## TASK TO COMPLETE
Will you return, word for word, only the lines from the top of the data below down to and including the one with "strip_w = 8.2; // [8:0.2:9]"?

## AVAILABLE DATA

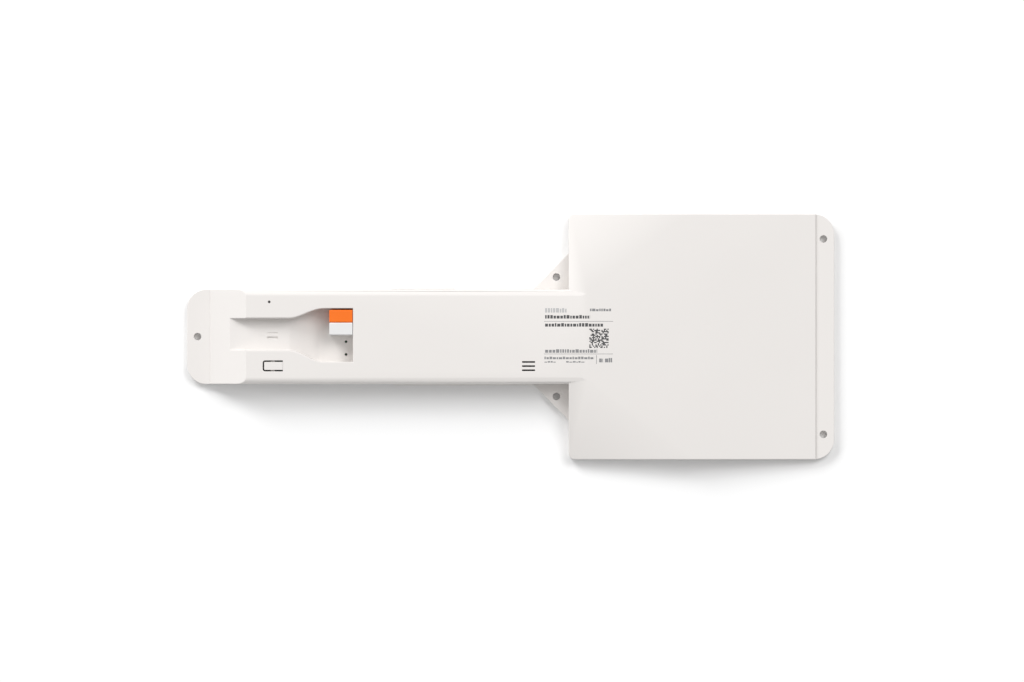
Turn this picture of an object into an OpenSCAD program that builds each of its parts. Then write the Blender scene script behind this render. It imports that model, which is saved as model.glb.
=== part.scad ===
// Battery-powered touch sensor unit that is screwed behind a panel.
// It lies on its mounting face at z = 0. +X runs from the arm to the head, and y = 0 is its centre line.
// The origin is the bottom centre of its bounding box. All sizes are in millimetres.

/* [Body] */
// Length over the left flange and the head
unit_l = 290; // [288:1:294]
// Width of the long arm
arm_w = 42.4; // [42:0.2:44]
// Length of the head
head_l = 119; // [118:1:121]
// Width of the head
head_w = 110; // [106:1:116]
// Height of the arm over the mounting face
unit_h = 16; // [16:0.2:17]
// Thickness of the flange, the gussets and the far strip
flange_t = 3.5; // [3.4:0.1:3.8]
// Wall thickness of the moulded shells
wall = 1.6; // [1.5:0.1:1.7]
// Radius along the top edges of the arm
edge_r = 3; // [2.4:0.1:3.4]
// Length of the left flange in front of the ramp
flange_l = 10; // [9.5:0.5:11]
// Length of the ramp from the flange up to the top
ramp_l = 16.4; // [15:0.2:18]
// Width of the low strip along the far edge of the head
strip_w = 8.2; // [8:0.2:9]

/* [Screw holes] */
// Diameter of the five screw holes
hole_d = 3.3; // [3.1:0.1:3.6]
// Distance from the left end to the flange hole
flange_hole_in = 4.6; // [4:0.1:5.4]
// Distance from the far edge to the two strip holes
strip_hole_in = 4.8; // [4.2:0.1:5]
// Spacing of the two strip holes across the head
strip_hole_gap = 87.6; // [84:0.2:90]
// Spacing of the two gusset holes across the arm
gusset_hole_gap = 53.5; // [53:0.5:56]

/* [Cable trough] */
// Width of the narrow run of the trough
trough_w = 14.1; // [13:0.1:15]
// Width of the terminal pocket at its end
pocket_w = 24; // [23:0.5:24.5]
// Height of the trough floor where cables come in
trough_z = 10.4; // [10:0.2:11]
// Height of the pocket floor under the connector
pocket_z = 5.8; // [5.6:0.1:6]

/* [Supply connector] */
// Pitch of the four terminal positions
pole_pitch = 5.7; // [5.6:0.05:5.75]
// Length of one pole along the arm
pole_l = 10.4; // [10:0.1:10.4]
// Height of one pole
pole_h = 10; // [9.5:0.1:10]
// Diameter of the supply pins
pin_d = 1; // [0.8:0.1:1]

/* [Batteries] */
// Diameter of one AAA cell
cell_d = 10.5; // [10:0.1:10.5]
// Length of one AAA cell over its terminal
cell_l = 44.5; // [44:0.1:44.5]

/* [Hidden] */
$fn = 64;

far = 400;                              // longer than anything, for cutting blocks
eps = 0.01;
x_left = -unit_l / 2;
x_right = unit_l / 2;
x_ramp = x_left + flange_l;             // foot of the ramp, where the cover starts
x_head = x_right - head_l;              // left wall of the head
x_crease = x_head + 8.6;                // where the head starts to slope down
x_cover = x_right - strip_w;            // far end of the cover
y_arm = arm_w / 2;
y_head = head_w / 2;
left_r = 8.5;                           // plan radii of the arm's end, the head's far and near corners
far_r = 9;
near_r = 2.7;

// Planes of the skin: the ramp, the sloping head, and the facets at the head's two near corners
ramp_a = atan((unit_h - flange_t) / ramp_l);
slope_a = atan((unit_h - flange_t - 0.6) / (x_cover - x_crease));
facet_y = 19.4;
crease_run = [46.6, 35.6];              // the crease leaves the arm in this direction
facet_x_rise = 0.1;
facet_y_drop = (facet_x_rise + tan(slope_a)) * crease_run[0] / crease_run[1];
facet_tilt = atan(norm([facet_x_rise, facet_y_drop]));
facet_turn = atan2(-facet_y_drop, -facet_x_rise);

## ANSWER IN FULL
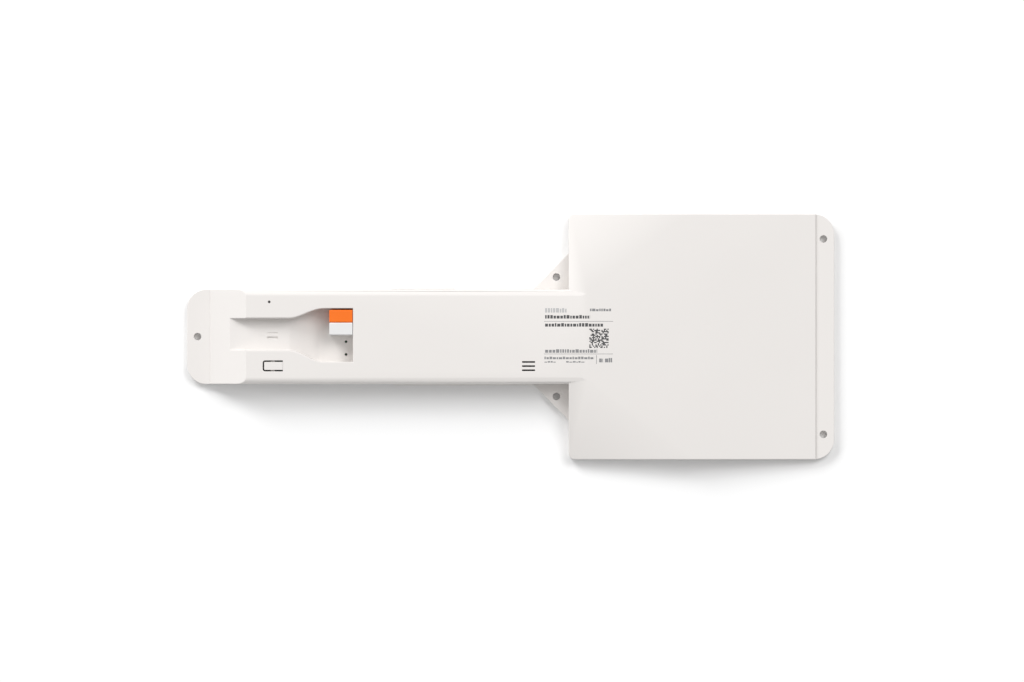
Turn this picture of an object into an OpenSCAD program that builds each of its parts. Then write the Blender scene script behind this render. It imports that model, which is saved as model.glb.
=== part.scad ===
// Battery-powered touch sensor unit that is screwed behind a panel.
// It lies on its mounting face at z = 0. +X runs from the arm to the head, and y = 0 is its centre line.
// The origin is the bottom centre of its bounding box. All sizes are in millimetres.

/* [Body] */
// Length over the left flange and the head
unit_l = 290; // [288:1:294]
// Width of the long arm
arm_w = 42.4; // [42:0.2:44]
// Length of the head
head_l = 119; // [118:1:121]
// Width of the head
head_w = 110; // [106:1:116]
// Height of the arm over the mounting face
unit_h = 16; // [16:0.2:17]
// Thickness of the flange, the gussets and the far strip
flange_t = 3.5; // [3.4:0.1:3.8]
// Wall thickness of the moulded shells
wall = 1.6; // [1.5:0.1:1.7]
// Radius along the top edges of the arm
edge_r = 3; // [2.4:0.1:3.4]
// Length of the left flange in front of the ramp
flange_l = 10; // [9.5:0.5:11]
// Length of the ramp from the flange up to the top
ramp_l = 16.4; // [15:0.2:18]
// Width of the low strip along the far edge of the head
strip_w = 8.2; // [8:0.2:9]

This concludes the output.